7) Krampus Has Mastered Many Forms of Punishment
When it comes to punishment, Krampus doesn’t stop at mere birch rods. That would be too kind. Under the careful tutelage of Pinhead and various Cenobites, Krampus’ retribution repertoire grew ten-fold over the centuries. According to a series of very popular 1800s postcards, Krampus enjoyed: ripping pigtails out, leading children off a cliff, sadistic ear-pulling, putting pre-teens in shackles, forcing children to beg for mercy, and throwing youngsters on an Express Train to The Lake of Fire (making no local stops). And then there’s my favorite: drowning children to death in ink and fishing out the corpse with a pitchfork. It’s like The Grinch meets Hostel.
6) Krampus Makes a Terrible Video Game Boss
Krampus’ made a brief cameo in the arcade game CarnEvil — better known as that shitty first-person shooter with the broken trigger collecting dust at your local Multiplex game lobby. While he looks more like a Santa/Krampus/Rudolph hybrid, and spouts off terrifying bon mots such as “I’ll stuff YOUR stocking!”, the pixilated poser can’t hold a candle to the real, eye-gouging legend of old. But it’s another pretty good example of America taking something foreign, and making it 100% less fun or interesting.

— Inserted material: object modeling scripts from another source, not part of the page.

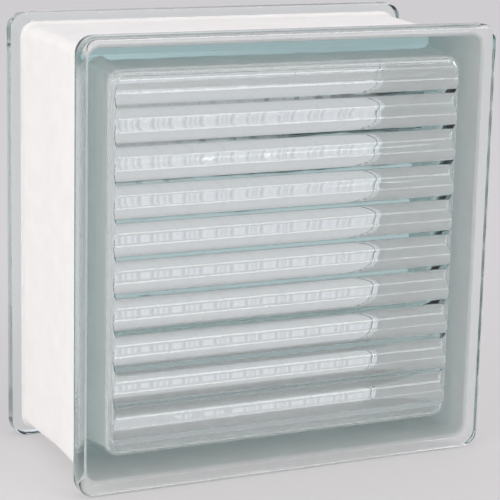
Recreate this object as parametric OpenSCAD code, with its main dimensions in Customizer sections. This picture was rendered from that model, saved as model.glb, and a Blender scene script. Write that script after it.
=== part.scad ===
// Hollow glass block for a wall: two pressed glass half shells, fused rim to rim,
// with a white coating in the mortar recess that runs round the four sides.
// The block stands on its bottom flanges: X is its width, Y its thickness, Z its
// height, and the origin is in the middle of the footprint, on the floor.
// The front half looks towards -Y. Both halves come from one mould: the back half
// is the front half turned round and given a quarter turn, so that its flutes run
// up and down behind the level flutes of the front.

/* [Block] */
// Width and height of the two faces
face_w = 196.9; // [150:0.1:300]
// Thickness of the block, from face to face
block_t = 98.4; // [80:0.1:120]
// Radius of the flange corners, seen from the front
corner_r = 7.5; // [5:0.1:12]

/* [Flanges and mortar recess] */
// Thickness of each flange, from the face to its inner edge
flange_t = 8.5; // [7:0.1:12]
// Rounding between the face and the sides of the flange
rim_r = 2.5; // [1:0.1:3.5]
// Rounding of the inner edge of the flange
lip_r = 0.8; // [0.3:0.1:1.5]
// Depth of the recess below the flange, at the foot of the flange
foot_depth = 5.5; // [4.5:0.1:8]
// Extra depth of the recess at the seam, where both halves taper to
seam_taper = 1.2; // [0.5:0.1:3]
// How far the flange wall leans back between its lip and its foot
wall_lean = 1.2; // [0.5:0.1:3]
// Radius of the fillet at the foot of the flange wall
foot_r = 2.5; // [1:0.1:4]
// Corner radius of the body between the flanges, before its taper
body_r = 10.5; // [9:0.5:20]

/* [Glass] */
// Thickness of each face in its plain border, which the ridges almost reach
face_t = 10.9; // [9:0.1:14]
// Thickness of the side walls at the seam
side_t = 5.2; // [4.5:0.1:9]
// Draft of the cavity walls, in degrees
cavity_draft = 4.5; // [1:0.1:6]
// Radius between the cavity walls and the face
cavity_r = 4.5; // [3:0.1:6]
// Corner radius of the cavity at the seam, seen from the front
cavity_corner_r = 9; // [7:0.5:16]

/* [Flutes] */
// Number of flutes across each face
flute_count = 10; // [8:1:12]
// Depth of a flute below the ridges on either side
flute_depth = 2.8; // [1:0.1:4.2]
// Roundness of the wave: 1 makes it of full arcs, less leaves straight flanks
wave_round = 0.95; // [0.3:0.05:0.95]
// How far the ridges stay below the plain border
ridge_drop = 0.3; // [0.1:0.1:0.6]
// How far the ends of the flutes reach past the square that the flutes fill
end_reach = 0.8; // [-20:0.1:1.5]
// Height of the bow in which each flute ends, seen from the front
end_bow = 2.8; // [1:0.1:5]

/* [Edge coating] */
// Thickness of the white coating on the sides
coat_t = 0.3; // [0.1:0.05:0.6]
// Height above the recess floor that the coating reaches on the flange wall
coat_rise = 1.5; // [0.5:0.1:3]

/* [Hidden] */
$fn = 96;
overlap = 0.01;
bow_steps = 6; // straight steps in each bow
field_reach = 1.3; // from the flat of the face into the rounding of the cavity
half_w = face_w / 2;
half_t = block_t / 2;
seam_depth = foot_depth + seam_taper;
flange_centre = half_w - corner_r;
body_centre = half_w - body_r;
cavity_centre = half_w - seam_depth - side_t - cavity_corner_r;

// A fillet between two straight edges that meet at p: d1 and d2 are the unit
// directions of the edges, away from p.
function unit(v) = v / norm(v);
function half_angle(d1, d2) = acos(d1 * d2) / 2;
function centre_shift(d1, d2, r) = unit(d1 + d2) * r / sin(half_angle(d1, d2));
function fillet_reach(d1, d2, r) = r / tan(half_angle(d1, d2));

// Foot of the flange wall, in the section of the body
lip_end = [body_r - lip_r, flange_t];
foot = [body_r - foot_depth, flange_t + wall_lean];
seam_edge = [body_r - seam_depth, half_t];
up_wall = unit(lip_end - foot);
to_seam = unit(seam_edge - foot);
foot_centre = foot + centre_shift(up_wall, to_seam, foot_r);

// Corner between the cavity wall and the face, in the section of the cavity
cavity_edge = [cavity_corner_r, half_t];
cavity_foot = [cavity_corner_r - (half_t - face_t) * tan(cavity_draft), face_t];
along_face = [-1, 0];
up_cavity = unit(cavity_edge - cavity_foot);
cavity_fillet = cavity_foot + centre_shift(along_face, up_cavity, cavity_r);
cavity_reach = fillet_reach(along_face, up_cavity, cavity_r);

// The flutes fill the flat of the face, and a little of the rounding about it, with a
// wave of hollows and ridges of one radius, joined by straight flanks. The two points
// are where the arcs end, from the middle of a flute.
field = 2 * (cavity_centre + cavity_foot.x - cavity_reach + field_reach);
flute_pitch = field / flute_count;
hollows = [for (i = [0 : flute_count - 1]) (i + (1 - flute_count) / 2) * flute_pitch];
flute_len = field + 2 * end_reach;
bow_r = (pow(flute_pitch / 2, 2) + pow(end_bow, 2)) / (2 * end_bow);
ridge_t = face_t - ridge_drop;
full_r = (pow(flute_pitch / 2, 2) + pow(flute_depth, 2)) / (4 * flute_depth);
wave_r = wave_round * full_r;
arc_apart = [flute_pitch / 2, 2 * wave_r - flute_depth];
flank = asin(2 * wave_r / norm(arc_apart)) - atan(arc_apart.y / arc_apart.x);
arc_end = wave_r * [sin(flank), 1 - cos(flank)];
hollow_end = [arc_end.x, ridge_t - flute_depth + arc_end.y];
ridge_end = [flute_pitch / 2 - arc_end.x, ridge_t - arc_end.y];
end_depth = flute_depth + 2 * ridge_drop;

// One half is drawn face down: its face lies on z = 0, the middle of the face is on
// the origin and the seam is at z = half_t. In each section, x counts outwards from
// the centre of the corner rounding and y counts up from the face.

// Sweeps a section round a rounded square whose corner centres lie corner_at from
// both middle planes
module ring(corner_at) {
    for (turn = [0 : 90 : 270])
        rotate([0, 0, turn])
            translate([corner_at, corner_at, 0]) {
                rotate_extrude(angle = 90) children();
                rotate([90, 0, 0]) linear_extrude(2 * corner_at) children();
            }
}

// The same, filled between its corner centres from z0 to z1
module rounded_square(corner_at, z0, z1) {
    side = 2 * (corner_at + overlap);
    translate([-side / 2, -side / 2, z0]) cube([side, side, z1 - z0]);
    ring(corner_at) children();
}

// Flat face, rounded rim, straight land and rounded lip
module flange_section() {
    square([corner_r - rim_r, flange_t]);
    translate([0, rim_r]) square([corner_r - lip_r, flange_t - rim_r]);
    translate([0, rim_r]) square([corner_r, flange_t - rim_r - lip_r]);
    translate([corner_r - rim_r, rim_r]) circle(rim_r);
    translate([corner_r - lip_r, flange_t - lip_r]) circle(lip_r);
}

// Flange wall, fillet and tapered recess floor, with a skin of thickness skin on it
module body_section(skin) {
    r = foot_r - skin;
    corner = foot_centre - centre_shift(up_wall, to_seam, r);
    reach = fillet_reach(up_wall, to_seam, r);
    seam = seam_edge + [to_seam.y, -to_seam.x] * skin;
    wall_top = corner + up_wall * norm(lip_end - foot);
    difference() {
        polygon([
            [0, rim_r],
            [wall_top.x, rim_r],
            wall_top,
            corner + up_wall * reach,
            corner + to_seam * reach,
            seam,
            [0, seam.y]
        ]);
        translate(foot_centre) circle(r);
    }
}

// Hollow inside of one half, with a radius where its walls meet the face. Only the
// outer half of the circle counts, so that it stays clear of the axis of the corner.
module cavity_section() {
    polygon([
        [0, face_t],
        cavity_foot + along_face * cavity_reach,
        cavity_foot + up_cavity * cavity_reach,
        cavity_edge,
        cavity_edge + [0, 1],
        [0, half_t + 1]
    ]);
    intersection() {
        translate(cavity_fillet) circle(cavity_r);
        translate([cavity_fillet.x, 0]) square([2 * cavity_r, half_t]);
    }
}

// Cross section of all flutes of a face: hollows between round ridges
module wave_section() {
    ridges = [for (i = [0 : flute_count]) (i - flute_count / 2) * flute_pitch];
    difference() {
        union() {
            polygon([
                [-field / 2, face_t + end_depth],
                [-field / 2, ridge_end.y],
                for (x = hollows) each [
                    [x - ridge_end.x, ridge_end.y],
                    [x - hollow_end.x, hollow_end.y],
                    [x + hollow_end.x, hollow_end.y],
                    [x + ridge_end.x, ridge_end.y]
                ],
                [field / 2, ridge_end.y],
                [field / 2, face_t + end_depth]
            ]);
            for (x = hollows)
                translate([x, ridge_t - flute_depth + wave_r]) circle(wave_r);
        }
        for (x = ridges)
            translate([x, ridge_t - wave_r]) circle(wave_r);
    }
}

// Outline of the fluted field, seen from the front: each flute ends in a bow
module field_outline() {
    centre = flute_len / 2 - bow_r;
    half_bow = asin(flute_pitch / 2 / bow_r);
    turns = [for (i = [0 : bow_steps - 1]) (2 * i / bow_steps - 1) * half_bow];
    bows = [for (y = hollows, turn = turns) [centre + bow_r * cos(turn), y + bow_r * sin(turn)]];
    right = concat(bows, [[centre + bow_r * cos(half_bow), field / 2]]);
    left = [for (i = [len(right) - 1 : -1 : 0]) [-right[i].x, right[i].y]];
    polygon(concat(right, left));
}

// All flutes of one face, side by side and parallel to X
module flutes() {
    intersection() {
        rotate([90, 0, 90])
            translate([0, 0, -half_w]) linear_extrude(face_w) wave_section();
        translate([0, 0, face_t - end_depth])
            linear_extrude(3 * end_depth) field_outline();
    }
}

module half_shell() {
    difference() {
        union() {
            rounded_square(flange_centre, 0, flange_t) flange_section();
            rounded_square(body_centre, rim_r, half_t) body_section(0);
        }
        rounded_square(cavity_centre, face_t, half_t + 1) cavity_section();
        flutes();
    }
}

// The coating of both halves, in one piece
module coating() {
    reach = body_r - foot_depth + coat_rise;
    ring(body_centre)
        for (flip = [0, 1])
            translate([0, flip * block_t])
                mirror([0, flip])
                    intersection() {
                        difference() {
                            body_section(coat_t);
                            body_section(0);
                        }
                        translate([0, flange_t]) square([reach, half_t - flange_t]);
                    }
}

// Stands a half up, facing -Y
module stand() {
    translate([0, -half_t, half_w]) rotate([-90, 0, 0]) children();
}

module front_shell() {
    color([0.80, 0.88, 0.87, 0.45])
        stand() half_shell();
}

module back_shell() {
    color([0.76, 0.85, 0.84, 0.45])
        rotate([0, 0, 180]) stand() rotate([0, 0, 90]) half_shell();
}

module edge_coating() {
    color([0.96, 0.94, 0.92])
        stand() coating();
}

front_shell();
back_shell();
edge_coating();
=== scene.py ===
# %% [markdown]
# # A hollow glass block
#
# The block is two pressed half shells of clear, faintly green glass. They are fused
# rim to rim, so that the finished block is one piece of glass with sealed air in it.
# Each inner face carries flutes: level ones in front, upright ones behind. The mortar
# recess round the four sides wears a white coating, which keeps the joints of a wall
# from showing through the glass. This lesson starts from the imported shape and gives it
# glass that bends light the way the real block does.

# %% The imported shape
import math

import bmesh
import bpy
from mathutils import Matrix, Vector


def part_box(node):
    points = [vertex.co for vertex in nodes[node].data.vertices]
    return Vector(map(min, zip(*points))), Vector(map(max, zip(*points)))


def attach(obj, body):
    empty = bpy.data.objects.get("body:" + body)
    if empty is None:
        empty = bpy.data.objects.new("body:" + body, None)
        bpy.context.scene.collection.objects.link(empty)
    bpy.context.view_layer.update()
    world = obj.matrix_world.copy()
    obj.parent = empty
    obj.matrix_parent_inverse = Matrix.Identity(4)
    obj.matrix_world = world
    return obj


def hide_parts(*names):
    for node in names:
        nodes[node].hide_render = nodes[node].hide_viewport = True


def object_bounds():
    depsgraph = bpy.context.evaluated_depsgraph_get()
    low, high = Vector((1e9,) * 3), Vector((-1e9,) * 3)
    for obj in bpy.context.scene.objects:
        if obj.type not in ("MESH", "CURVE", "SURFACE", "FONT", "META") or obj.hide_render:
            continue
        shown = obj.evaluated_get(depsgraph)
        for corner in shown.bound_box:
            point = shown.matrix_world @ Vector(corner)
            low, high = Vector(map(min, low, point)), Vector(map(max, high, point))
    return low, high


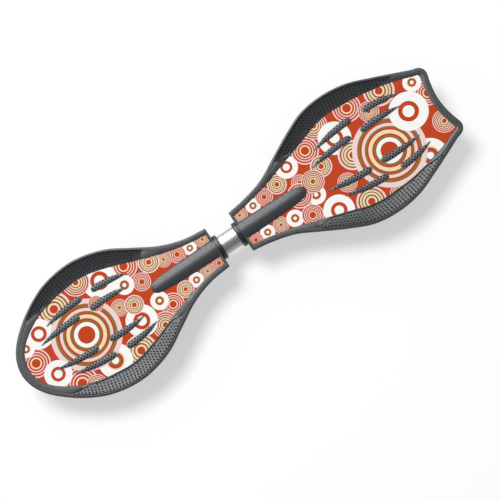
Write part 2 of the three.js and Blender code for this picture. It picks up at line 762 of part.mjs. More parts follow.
function springAnchor() {
  const spigot = tubeRadius - tubeWall - turnGap;
  const headStart = tubeHalfLength + seatGap;
  const body = turned([[0, anchorFace], [spigot, anchorFace], [spigot, headStart], [anchorHeadRadius, headStart],
    [anchorHeadRadius, headStart + anchorHeadLength], [0, headStart + anchorHeadLength]], roundSides, 'x');
  const tang = tangHole(anchorFace - overrun, anchorFace + springTang + seatGap);
  return solid(body).subtract(tang).subtract(lockBoltHole(anchorLockPlace));
}

// The spring's wire, drawn flat as tangs, bends and one slanted line, then wrapped round its cylinder.
class SpringLine extends THREE.Curve {
  constructor() {
    super();
    const turnsWidth = springTurns * 2 * Math.PI * springRadius;
    const straightWidth = turnsWidth - 2 * springBend;
    const slant = Math.atan2(straightWidth, springSpan)
      + Math.asin((2 * springBend) / Math.hypot(springSpan, straightWidth));
    const end = springSpan / 2;
    const tang = springTang + springStandoff;
    this.flat = new THREE.Path();
    this.flat.moveTo(-end - tang, 0).lineTo(-end, 0);
    this.flat.absarc(-end, springBend, springBend, -Math.PI / 2, slant - Math.PI / 2, false);
    this.flat.absarc(end, turnsWidth - springBend, springBend, slant + Math.PI / 2, Math.PI / 2, true);
    this.flat.lineTo(end + tang, turnsWidth);
    this.arcLengthDivisions = springTurns * springStepsPerTurn * 4;
  }

  getPoint(share, target = new THREE.Vector3()) {
    const place = this.flat.getPoint(share);
    const angle = place.y / springRadius;
    return target.set(place.x, springRadius * Math.cos(angle), springRadius * Math.sin(angle));
  }
}

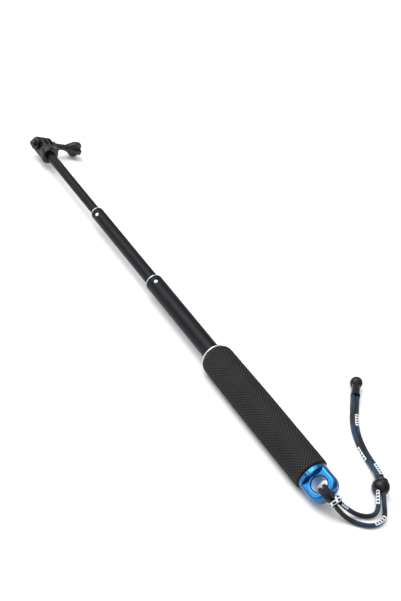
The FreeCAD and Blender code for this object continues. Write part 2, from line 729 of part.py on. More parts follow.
HITCH_HEADING = (-0.92, -0.28, -0.28)


cap_tip = FreeCAD.Vector((pole_x - cap_length).number, pole_y.number, 0)


def from_tip(place_from_tip):
    return cap_tip + FreeCAD.Vector(*place_from_tip)


def plain_feature(label, shape, placement=FreeCAD.Placement()):
    feature = doc.addObject("Part::Feature", label)
    feature.Label = label
    feature.Shape = shape
    feature.Placement = placement
    nodes.append(feature)


def rounded_route(points, label):
    """A wire of straight runs joined by tangent arcs, one arc at each inner point."""
    edges = []
    start = points[0]
    radii = []
    for before, here, after in zip(points, points[1:], points[2:]):
        arriving = (here - before).normalize()
        leaving = (after - here).normalize()
        turn = arriving.getAngle(leaving)
        setback = 0.45 * min((here - before).Length, (after - here).Length)
        radii.append(setback / math.tan(turn / 2))
        arc_start = here - arriving * setback
        arc_end = here + leaving * setback
        inward = (leaving - arriving).normalize()
        centre = here + inward * (radii[-1] / math.cos(turn / 2))
        middle = centre - inward * radii[-1]
        edges.append(Part.LineSegment(start, arc_start).toShape())
        edges.append(Part.Arc(arc_start, middle, arc_end).toShape())
        start = arc_end
    edges.append(Part.LineSegment(start, points[-1]).toShape())
    wire = Part.Wire(edges)
    print(label, "length", round(wire.Length, 1), "radii", [round(r, 1) for r in radii])
    return wire


def swept_cord(label, points):
    radius = size("cord_diameter").number / 2
    wire = rounded_route(points, label)
    ring = Part.Wire([Part.Circle(points[0], points[1] - points[0], radius).toShape()])
    tube = wire.makePipeShell([ring], True, True)
    expected = math.pi * radius ** 2 * wire.Length
    print(label, "volume over section times length", round(tube.Volume / expected, 4))
    plain_feature(label, tube)


def build_anchor_loop(label, sideways):
    """One leg of the cord through the eye and round the end of the bail."""
    stand_off = size("cord_diameter").number / 2 + size("anchor_gap").number
    in_eye = size("eye_diameter").number / 2 - stand_off
    inside = -eye_offset.number - math.sqrt(in_eye ** 2 - sideways ** 2)
    outside = -cap_length.number - stand_off
    side = size("cap_bail").number / 2 + stand_off
    limb = [(outside, stand_off), (outside, side), (inside, side)]
    angle = math.radians(size("cap_roll").number)
    through_eye = FreeCAD.Vector(0, math.cos(angle), math.sin(angle))
    across = X_AXIS.cross(through_eye) * sideways
    middle = FreeCAD.Vector(pole_x.number, pole_y.number, pole_z.number) + across
    points = [middle + X_AXIS * along + through_eye * out for along, out in limb]
    points += [middle + X_AXIS * along - through_eye * out for along, out in reversed(limb)]
    swept_cord(label, points)


def revolved_feature(label, corners, base, heading):
    """A turned solid from (along, radius) corners, with its axis from base along heading."""
    wire = Part.makePolygon([FreeCAD.Vector(r, 0, z) for z, r in corners + corners[:1]])
    solid = Part.Face(wire).revolve(FreeCAD.Vector(0, 0, 0), FreeCAD.Vector(0, 0, 1), 360)
    turn = FreeCAD.Rotation(FreeCAD.Vector(0, 0, 1), FreeCAD.Vector(*heading))
    plain_feature(label, solid, FreeCAD.Placement(base, turn))


def build_hitch():
    """The knot where the two legs round the bail become the two strands."""
    length = size("hitch_length").number
    radius = size("hitch_radius").number
    taper = size("hitch_taper").number
    corners = [(0.0, 0.0), (0.0, radius - taper), (taper, radius), (length - taper, radius),
               (length, radius - taper), (length, 0.0)]
    revolved_feature("cord_hitch", corners, from_tip(HITCH_START), HITCH_HEADING)


def build_cord_lock():
    """A ball with two bores for the cord, a seam, and a bore from above for its button."""
    radius = size("lock_ball_diameter").number / 2
    half_height = size("lock_ball_height").number / 2
    heading = FreeCAD.Vector(*LOCK_HEADING).normalize()
    button = size("plunger_diameter").number / 2
    slab = Part.makeBox(radius * 4, radius * 4, half_height * 2)
    slab.translate(FreeCAD.Vector(-radius * 2, -radius * 2, -half_height))
    ball = Part.makeSphere(radius).common(slab)
    bore = size("cord_diameter").number / 2 + size("cord_fit").number
    side = FreeCAD.Vector(0, 0, 1).cross(heading) * (size("cord_spacing").number / 2)
    for sign in (-1, 1):
        start = side * sign - heading * radius * 2
        ball = ball.cut(Part.makeCylinder(bore, radius * 4, start, heading))
    seam = size("lock_seam").number
    seam_start = heading * (-seam / 2)
    seam_ring = Part.makeCylinder(radius * 2, seam, seam_start, heading)
    seam_floor = Part.makeCylinder(radius - size("lock_seam_depth").number, seam, seam_start,
                                   heading)
    ball = ball.cut(seam_ring.cut(seam_floor))
    floor = bore + size("edge_break").number
    button_bore = button + size("slide_fit").number
    ball = ball.cut(Part.makeCylinder(button_bore, radius * 2, FreeCAD.Vector(0, 0, floor)))
    plain_feature("cord_lock_body", ball,
                  FreeCAD.Placement(from_tip(LOCK_CENTRE), FreeCAD.Rotation()))
    foot_of_button = floor + size("seat_gap").number
    top = half_height + size("plunger_reach").number
    bevel = size("edge_break").number
    corners = [(foot_of_button, 0.0), (foot_of_button, button), (top - bevel, button),
               (top, button - bevel), (top, 0.0)]
    revolved_feature("cord_lock_button", corners, from_tip(LOCK_CENTRE), (0.0, 0.0, 1.0))


def build_toggle():
    """A bell-shaped end: a mouth for both strands, a waist and a ball."""
    ball = size("toggle_diameter").number / 2
    skirt = size("toggle_mouth").number / 2
    skirt_length = size("toggle_skirt").number
    waist = size("toggle_waist").number / 2
    length = size("toggle_length").number
    bevel = size("edge_break").number
    centre = length - ball
    corners = [(0.0, 0.0), (0.0, skirt - bevel), (bevel, skirt), (skirt_length, skirt),
               (skirt_length + bevel, waist)]
    steps = 12
    widest = math.pi - math.asin(waist / ball)
    for step in range(steps):
        angle = widest * (1 - step / steps)
        corners.append((centre + ball * math.cos(angle), ball * math.sin(angle)))
    corners.append((length, 0.0))
    revolved_feature("cord_toggle", corners, from_tip(TOGGLE_START), TOGGLE_HEADING)


# ---------------------------------------------------------------- the whole object
build_handle_tube()
build_grip()
build_grip_ring()
build_guide_bush("handle_guide_bush", mouth["handle"], handle_bore, tube_radius["lower"],
                 size("ring_skirt") + size("seat_gap"))
build_end_cap()
build_cap_seal()
build_sleeve("lower", "middle", size("lower_rivet_angle"))
build_sleeve("middle", "upper", size("middle_rivet_angle"))
build_upper_tube()
for tube_name in ("lower", "middle", "upper"):
    build_twist_lock(tube_name)
build_head_insert()
build_camera_mount()
build_cap_nut()
build_screw_stud()
build_knob()
half_pitch = size("anchor_pitch").number / 2
build_anchor_loop("cord_anchor_upper", half_pitch)
build_anchor_loop("cord_anchor_lower", -half_pitch)
build_hitch()
swept_cord("cord_strand_inner", [from_tip(spot) for spot in CORD_INNER])
swept_cord("cord_strand_outer", [from_tip(spot) for spot in CORD_OUTER])
build_cord_lock()
build_toggle()

doc.recompute()
for item in doc.Objects:
    if "Invalid" in item.State or "Error" in item.State:
        raise RuntimeError(f"{item.Name} failed: {item.State}")
for node in nodes:
    if node.Shape.isNull() or not node.Shape.isValid() or not node.Shape.Solids:
        raise RuntimeError(f"{node.Label} has no valid solid")

os.makedirs("parts", exist_ok=True)
for node in nodes:
    node.Shape.exportStep(os.path.join("parts", node.Label + ".step"))
print(len(nodes), "parts written")
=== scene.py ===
import math

import bpy
from mathutils import Matrix, Vector


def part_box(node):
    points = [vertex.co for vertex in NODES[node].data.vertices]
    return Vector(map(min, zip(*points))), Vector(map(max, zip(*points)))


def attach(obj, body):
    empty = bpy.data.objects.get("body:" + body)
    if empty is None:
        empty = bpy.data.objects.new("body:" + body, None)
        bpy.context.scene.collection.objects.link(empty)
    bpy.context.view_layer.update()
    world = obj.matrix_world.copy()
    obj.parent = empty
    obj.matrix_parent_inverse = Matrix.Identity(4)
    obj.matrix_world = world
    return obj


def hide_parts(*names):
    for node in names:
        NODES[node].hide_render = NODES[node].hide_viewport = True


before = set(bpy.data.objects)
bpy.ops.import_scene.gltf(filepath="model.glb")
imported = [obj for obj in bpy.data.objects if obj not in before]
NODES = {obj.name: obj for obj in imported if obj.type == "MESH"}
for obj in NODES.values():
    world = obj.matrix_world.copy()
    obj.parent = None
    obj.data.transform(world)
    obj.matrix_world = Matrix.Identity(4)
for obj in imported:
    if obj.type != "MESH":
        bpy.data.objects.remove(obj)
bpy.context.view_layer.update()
MM = 0.001

# ------------------------------------------------------------------ where the pole is
CAP_LOW, CAP_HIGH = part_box("end_cap")
GRIP_LOW, GRIP_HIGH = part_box("rubber_grip")
GRIP_RADIUS = (GRIP_HIGH.z - GRIP_LOW.z) / 2
AXIS_Y = (GRIP_LOW.y + GRIP_HIGH.y) / 2
AXIS_Z = (GRIP_LOW.z + GRIP_HIGH.z) / 2
GRIP_START = GRIP_LOW.x
GRIP_END = GRIP_HIGH.x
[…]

5) Krampus Brought Nazis and Christians Together For a Common Purpose
It’s true! If it’s one thing both Hitler and Christian fundamentalists can agree on, it’s hating Krampus. Not since Mel Gibson has there been such a confluence of anti-Semitism and religious fervor. A 1934 New York Times article headlined “Krampus Disliked in Facist Austria” declared Krampus “Strictly Verboten”: police were ordered to “arrest the devil on sight.” He was even labeled, I shit you not, “the work of wicked Social Democrats.” It’s like reading Glenn Beck’s Ancestry.com page.
But the Krampus tradition survived, as it did during the Inquistion when you’d be put to death by the Catholic Church for impersonating the devil. The New York Times goes on to call Krampus “harmless,” tell of his bringing “candies and delights” to children and remarks that “Krampus balls are the first sign of Christmas jollification.” It’s nice to see that even in 1934, The New York Times didn’t check its sources and made absolutely zero fucking sense.
4) Krampus Has More Terrible, Evil Brothers
It turns out, Krampus is just the tip of the overseas holiday misery gang-bang. Iceland folklore cites “13 Santa figures, known as the Jolasveinar,” each more terrible than the next. Like, there’s Hurdaskellir, or “The Door Slammer.” Then there are vicious elves named “The Window Peeper,” “The Sausage Snatcher,” and “The Doorway Sniffer.” Not in my most depraved, David Lynch nightmares can I imagine what any of these entail. But Bjork’s videos are starting to make a helluva lot more sense in comparison.
3) Krampus Will Sex Your Woman
In the 1960’s, Krampus briefly gave up pulling out children’s fingernails to get a little mud for his turtle. For whatever reason, the imp became wildly popular as some sort of sex-demon on foreign postcards. He got into some weird BDSM and fetish stuff, which isn’t too surprising given his history of chasing and spanking young virgins with whipping switches. Hey, it was a weird time and Krampus was doing a lot of Koke. Eventually he got some counseling and got back to making pre-pubescents gnash their teeth deep in the bowels of suffering.
2) A Mass-Produced Anti-Krampus Leaflet Went Nowhere
“Last week, the head of Vienna’s kindergarten system warned parents that the effect of an interview with Krampus might well leave their children scarred for life,” says a 1953 Time Magazine article, titled “No Shit, Vienna Kindergarten System.” The magazine continues: “In a leaflet called Krampus Is an Evil Man, Dr. Ernst Kotbauer urged that his children be freed of the frightful cross-examiner. ‘There is too much fear in the world already… unemployment, high taxes, not to mention the atom bomb. Let’s begin by throwing out Krampus.'” Well, Hitler and the Spanish Inquisition couldn’t stop Krampus, so you can imagine what good a bunch of hippie Viennese doctors did (SPOILER: Krampus continued his countrywide march of terror, unabated).
1) Krampus Merchandise is Hotter Than a Burning 4-Year-Old!
Once the internet discovered Krampus, it was like the Flying Spaghetti Monster and LOLCats rolled up into one: a brand new ironic mascot for disillusioned, holiday-wary twenty and thirty-somethings. Krampus Beer is on the market, tons of worship websites (like Krampus.com, used to research this article), tons of t-shirts, a brand new book of Krampus postcards and a shit-ton of homemade Krampus wares at Etsy.com have ensured that Krampus will live forever. So suck it, Hitler!
Seasons Beatings to all, and to all a Gr?ss Vom Krampus!